→ **Exercise objective**: Start at the line containing "Keep writing the Blender" and stop at the line containing "AIR_STRENGTH = 0.05"; copy those lines exactly, both ends included, and no others.
------------------------------------------------------------
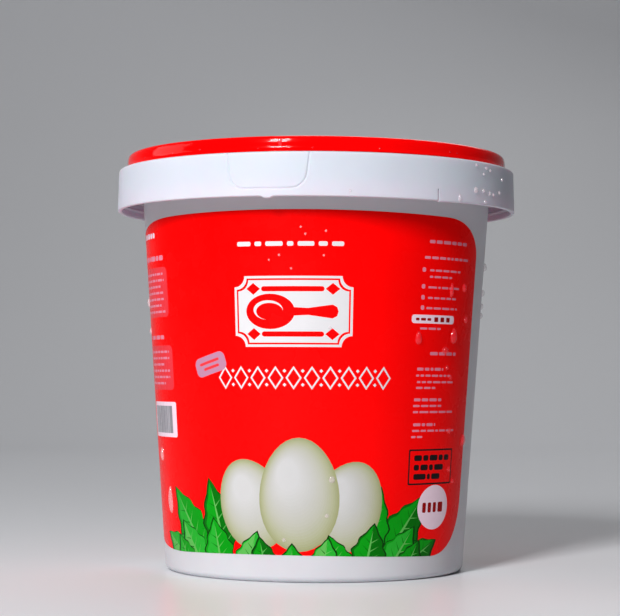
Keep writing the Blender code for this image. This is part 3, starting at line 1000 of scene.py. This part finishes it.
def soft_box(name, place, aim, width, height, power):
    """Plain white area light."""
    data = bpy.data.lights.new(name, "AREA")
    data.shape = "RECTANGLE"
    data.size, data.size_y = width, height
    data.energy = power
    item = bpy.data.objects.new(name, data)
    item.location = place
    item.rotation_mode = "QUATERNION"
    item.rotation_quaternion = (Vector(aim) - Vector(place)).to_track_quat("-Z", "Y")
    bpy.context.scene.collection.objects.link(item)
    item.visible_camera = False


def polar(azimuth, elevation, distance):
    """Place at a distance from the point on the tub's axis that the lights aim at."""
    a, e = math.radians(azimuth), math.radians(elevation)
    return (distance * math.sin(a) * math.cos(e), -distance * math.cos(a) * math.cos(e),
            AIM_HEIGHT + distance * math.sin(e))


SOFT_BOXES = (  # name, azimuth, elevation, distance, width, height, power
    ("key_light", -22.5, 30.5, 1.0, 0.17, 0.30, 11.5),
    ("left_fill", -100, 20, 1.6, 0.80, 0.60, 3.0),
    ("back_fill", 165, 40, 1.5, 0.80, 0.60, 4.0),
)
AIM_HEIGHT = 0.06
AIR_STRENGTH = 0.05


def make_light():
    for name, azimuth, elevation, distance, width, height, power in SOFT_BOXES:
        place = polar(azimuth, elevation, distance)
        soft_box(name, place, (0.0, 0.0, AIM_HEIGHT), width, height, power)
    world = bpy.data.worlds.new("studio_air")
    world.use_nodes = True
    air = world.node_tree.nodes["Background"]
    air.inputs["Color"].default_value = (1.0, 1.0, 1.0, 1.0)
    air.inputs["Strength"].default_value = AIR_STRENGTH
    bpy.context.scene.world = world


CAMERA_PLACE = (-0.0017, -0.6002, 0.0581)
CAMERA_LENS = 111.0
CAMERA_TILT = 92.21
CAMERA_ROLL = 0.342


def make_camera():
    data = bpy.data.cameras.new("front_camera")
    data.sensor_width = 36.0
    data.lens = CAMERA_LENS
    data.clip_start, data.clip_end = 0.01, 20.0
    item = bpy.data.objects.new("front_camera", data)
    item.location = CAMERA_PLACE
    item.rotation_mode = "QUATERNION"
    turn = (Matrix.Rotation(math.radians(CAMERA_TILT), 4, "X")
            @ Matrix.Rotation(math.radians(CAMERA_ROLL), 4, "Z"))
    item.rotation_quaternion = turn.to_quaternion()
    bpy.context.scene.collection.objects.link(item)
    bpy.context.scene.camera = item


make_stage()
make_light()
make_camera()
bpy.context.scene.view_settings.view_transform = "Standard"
------------------------------------------------------------
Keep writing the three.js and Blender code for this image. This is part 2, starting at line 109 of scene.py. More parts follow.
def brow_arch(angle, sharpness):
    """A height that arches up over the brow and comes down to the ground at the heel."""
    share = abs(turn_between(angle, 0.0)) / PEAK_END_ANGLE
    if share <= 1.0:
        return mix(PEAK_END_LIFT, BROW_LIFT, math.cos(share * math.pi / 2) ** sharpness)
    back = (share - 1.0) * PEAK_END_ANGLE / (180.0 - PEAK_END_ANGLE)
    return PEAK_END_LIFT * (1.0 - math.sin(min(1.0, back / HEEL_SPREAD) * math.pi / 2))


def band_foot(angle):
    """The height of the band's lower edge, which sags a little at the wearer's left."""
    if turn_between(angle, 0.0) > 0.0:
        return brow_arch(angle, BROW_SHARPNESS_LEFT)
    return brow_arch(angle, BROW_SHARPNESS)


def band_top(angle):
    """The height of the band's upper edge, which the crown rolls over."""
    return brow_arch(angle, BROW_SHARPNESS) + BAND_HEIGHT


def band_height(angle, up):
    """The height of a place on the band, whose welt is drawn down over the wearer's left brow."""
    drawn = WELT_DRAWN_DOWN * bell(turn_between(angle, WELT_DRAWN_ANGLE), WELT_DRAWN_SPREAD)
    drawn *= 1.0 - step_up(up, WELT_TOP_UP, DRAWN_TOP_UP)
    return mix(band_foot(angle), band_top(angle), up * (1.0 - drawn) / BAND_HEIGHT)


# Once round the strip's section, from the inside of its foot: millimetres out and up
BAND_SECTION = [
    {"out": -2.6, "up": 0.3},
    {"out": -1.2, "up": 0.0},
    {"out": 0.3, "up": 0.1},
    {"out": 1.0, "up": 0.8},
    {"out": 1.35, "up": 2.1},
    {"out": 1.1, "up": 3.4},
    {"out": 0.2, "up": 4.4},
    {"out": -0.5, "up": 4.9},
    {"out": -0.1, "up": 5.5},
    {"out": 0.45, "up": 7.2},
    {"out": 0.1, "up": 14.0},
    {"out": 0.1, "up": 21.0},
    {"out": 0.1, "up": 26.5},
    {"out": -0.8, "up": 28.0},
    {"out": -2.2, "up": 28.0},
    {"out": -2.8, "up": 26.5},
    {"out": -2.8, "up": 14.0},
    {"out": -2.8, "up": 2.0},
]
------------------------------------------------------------
→ **Expected output**:
Keep writing the Blender code for this image. This is part 3, starting at line 1000 of scene.py. This part finishes it.
def soft_box(name, place, aim, width, height, power):
    """Plain white area light."""
    data = bpy.data.lights.new(name, "AREA")
    data.shape = "RECTANGLE"
    data.size, data.size_y = width, height
    data.energy = power
    item = bpy.data.objects.new(name, data)
    item.location = place
    item.rotation_mode = "QUATERNION"
    item.rotation_quaternion = (Vector(aim) - Vector(place)).to_track_quat("-Z", "Y")
    bpy.context.scene.collection.objects.link(item)
    item.visible_camera = False


def polar(azimuth, elevation, distance):
    """Place at a distance from the point on the tub's axis that the lights aim at."""
    a, e = math.radians(azimuth), math.radians(elevation)
    return (distance * math.sin(a) * math.cos(e), -distance * math.cos(a) * math.cos(e),
            AIM_HEIGHT + distance * math.sin(e))


SOFT_BOXES = (  # name, azimuth, elevation, distance, width, height, power
    ("key_light", -22.5, 30.5, 1.0, 0.17, 0.30, 11.5),
    ("left_fill", -100, 20, 1.6, 0.80, 0.60, 3.0),
    ("back_fill", 165, 40, 1.5, 0.80, 0.60, 4.0),
)
AIM_HEIGHT = 0.06
AIR_STRENGTH = 0.05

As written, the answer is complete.